▶ [Do this] Only a number is wanted: the count of lines in this listing that contain "Recreate".

▶ [Exercise inputs]
-- start --

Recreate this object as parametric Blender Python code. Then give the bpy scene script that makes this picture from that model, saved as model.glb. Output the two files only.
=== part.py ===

-- end --
-- start --

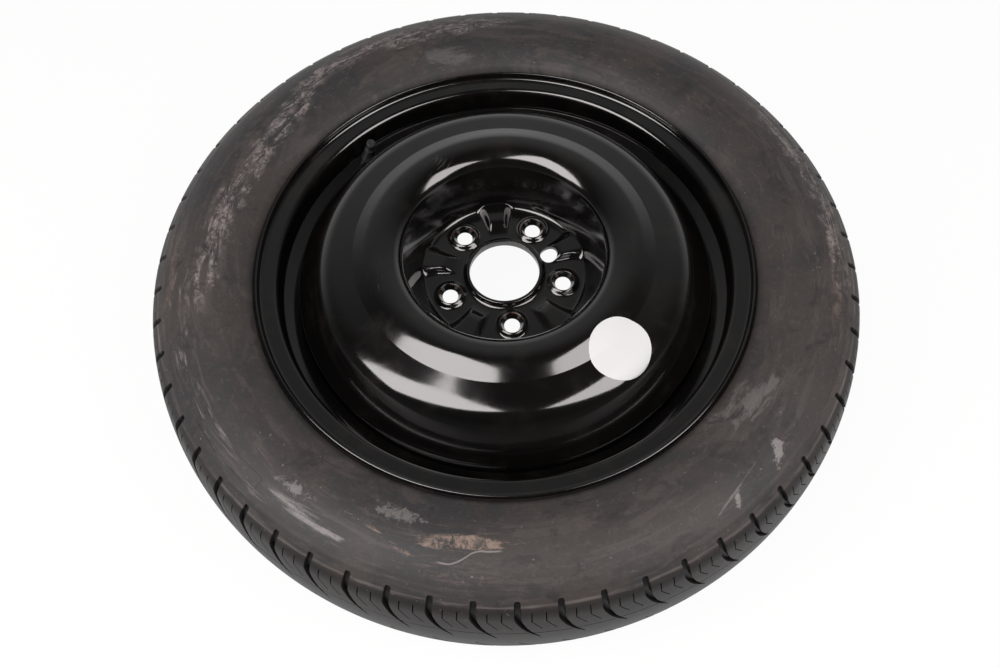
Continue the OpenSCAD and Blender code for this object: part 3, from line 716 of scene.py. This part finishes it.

-- end --
-- start --

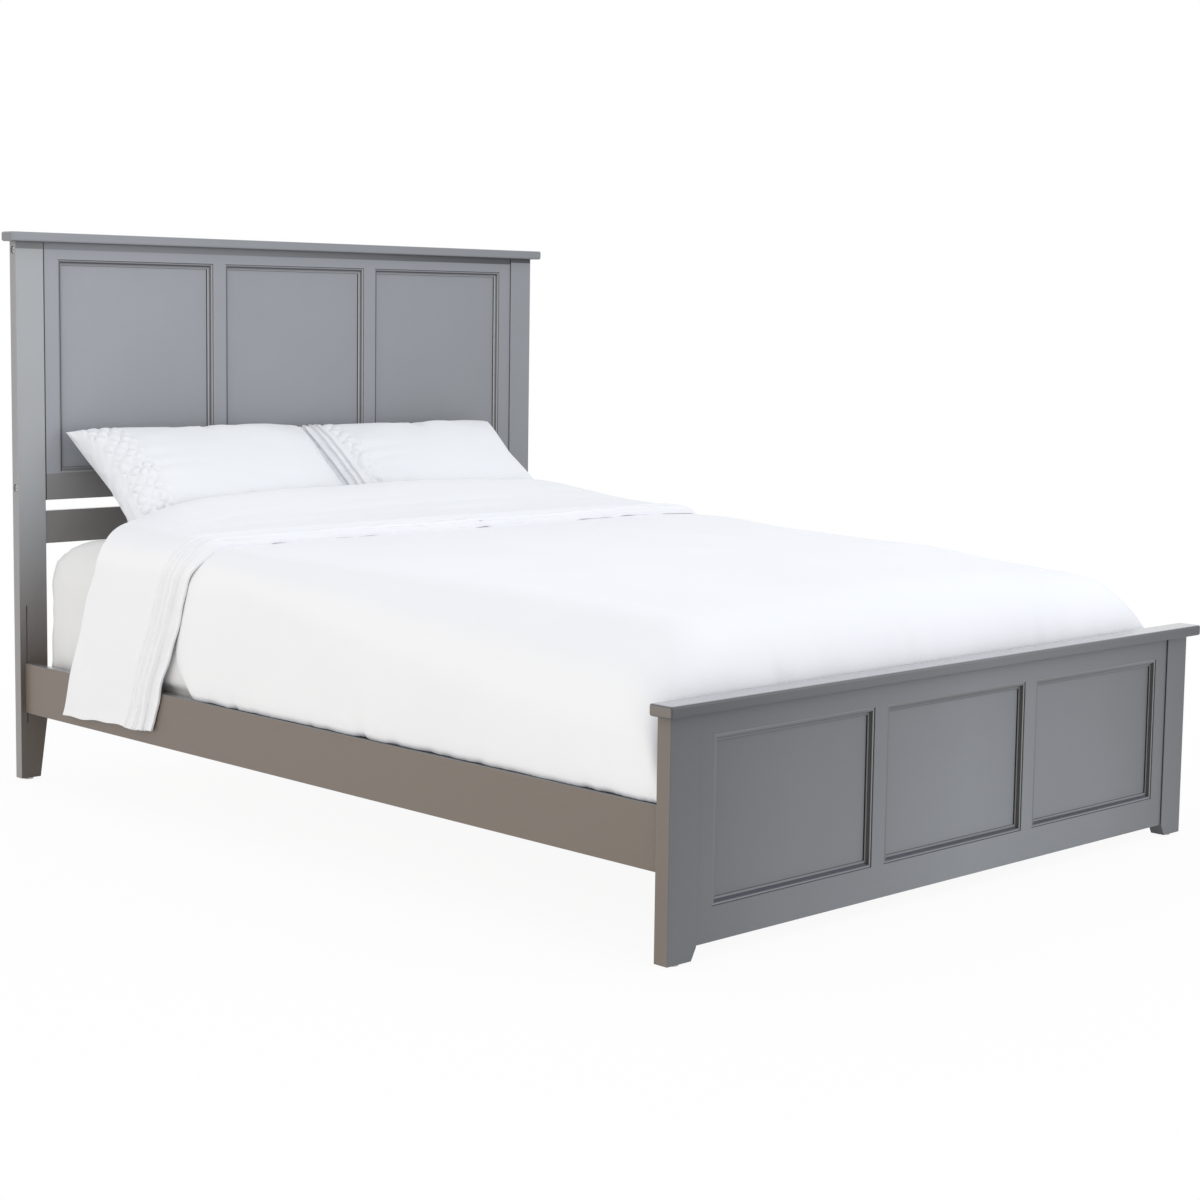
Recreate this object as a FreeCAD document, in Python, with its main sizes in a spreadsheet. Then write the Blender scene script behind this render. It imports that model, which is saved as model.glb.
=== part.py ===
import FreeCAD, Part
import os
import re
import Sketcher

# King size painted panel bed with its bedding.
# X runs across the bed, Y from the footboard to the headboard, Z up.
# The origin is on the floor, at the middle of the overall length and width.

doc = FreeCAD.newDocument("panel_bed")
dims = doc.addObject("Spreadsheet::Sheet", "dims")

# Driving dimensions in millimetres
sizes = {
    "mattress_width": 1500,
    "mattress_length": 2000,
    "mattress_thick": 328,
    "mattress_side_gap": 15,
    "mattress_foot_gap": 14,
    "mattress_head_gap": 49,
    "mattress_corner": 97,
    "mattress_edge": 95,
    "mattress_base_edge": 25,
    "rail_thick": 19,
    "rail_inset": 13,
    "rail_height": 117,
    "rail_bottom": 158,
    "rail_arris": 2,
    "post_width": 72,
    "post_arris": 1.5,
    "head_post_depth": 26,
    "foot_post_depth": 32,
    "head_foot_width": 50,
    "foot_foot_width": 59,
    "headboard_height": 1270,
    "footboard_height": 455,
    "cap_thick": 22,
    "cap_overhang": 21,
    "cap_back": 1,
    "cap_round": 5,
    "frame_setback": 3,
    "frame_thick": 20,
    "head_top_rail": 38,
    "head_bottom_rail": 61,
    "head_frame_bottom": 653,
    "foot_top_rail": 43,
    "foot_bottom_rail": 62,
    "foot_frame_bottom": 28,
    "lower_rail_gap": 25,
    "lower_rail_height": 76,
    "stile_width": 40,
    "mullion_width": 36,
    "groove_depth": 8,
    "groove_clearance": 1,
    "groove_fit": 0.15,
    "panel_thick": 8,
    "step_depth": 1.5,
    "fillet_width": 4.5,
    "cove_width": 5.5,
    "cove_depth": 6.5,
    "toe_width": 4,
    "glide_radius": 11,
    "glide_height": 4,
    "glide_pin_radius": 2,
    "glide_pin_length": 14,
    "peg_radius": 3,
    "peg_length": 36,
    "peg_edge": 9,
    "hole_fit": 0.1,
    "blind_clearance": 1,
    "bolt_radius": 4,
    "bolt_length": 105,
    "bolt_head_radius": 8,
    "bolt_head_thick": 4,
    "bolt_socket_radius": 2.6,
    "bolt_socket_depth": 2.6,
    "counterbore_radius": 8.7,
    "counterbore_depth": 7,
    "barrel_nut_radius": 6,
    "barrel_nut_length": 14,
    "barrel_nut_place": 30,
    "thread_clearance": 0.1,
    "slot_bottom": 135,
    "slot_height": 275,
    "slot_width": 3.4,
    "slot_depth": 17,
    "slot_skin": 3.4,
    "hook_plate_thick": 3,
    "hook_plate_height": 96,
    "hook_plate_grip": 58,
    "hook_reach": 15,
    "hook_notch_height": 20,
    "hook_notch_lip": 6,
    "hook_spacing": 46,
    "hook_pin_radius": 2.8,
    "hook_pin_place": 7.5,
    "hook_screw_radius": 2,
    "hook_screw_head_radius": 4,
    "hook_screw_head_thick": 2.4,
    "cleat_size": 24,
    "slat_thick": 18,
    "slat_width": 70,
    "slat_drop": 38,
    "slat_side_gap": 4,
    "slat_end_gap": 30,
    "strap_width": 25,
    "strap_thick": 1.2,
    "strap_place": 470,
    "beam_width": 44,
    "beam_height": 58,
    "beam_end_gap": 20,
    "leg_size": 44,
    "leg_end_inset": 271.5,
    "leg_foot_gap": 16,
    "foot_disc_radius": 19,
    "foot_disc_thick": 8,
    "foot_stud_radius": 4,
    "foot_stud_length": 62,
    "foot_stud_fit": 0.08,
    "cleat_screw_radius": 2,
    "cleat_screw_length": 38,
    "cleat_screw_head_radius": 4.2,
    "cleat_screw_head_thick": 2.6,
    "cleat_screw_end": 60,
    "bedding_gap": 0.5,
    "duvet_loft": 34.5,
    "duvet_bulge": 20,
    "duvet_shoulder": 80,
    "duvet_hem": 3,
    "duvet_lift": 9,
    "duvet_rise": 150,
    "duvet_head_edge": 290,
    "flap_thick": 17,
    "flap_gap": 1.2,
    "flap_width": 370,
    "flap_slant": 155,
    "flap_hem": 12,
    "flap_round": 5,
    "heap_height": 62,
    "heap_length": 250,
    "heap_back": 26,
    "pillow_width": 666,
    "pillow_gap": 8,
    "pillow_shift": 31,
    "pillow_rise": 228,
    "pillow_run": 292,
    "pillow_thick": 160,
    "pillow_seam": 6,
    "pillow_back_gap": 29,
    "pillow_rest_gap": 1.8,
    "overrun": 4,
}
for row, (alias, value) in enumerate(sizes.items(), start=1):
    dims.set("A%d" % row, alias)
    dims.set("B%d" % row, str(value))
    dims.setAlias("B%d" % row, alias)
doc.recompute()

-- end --

▶ [Full response] 2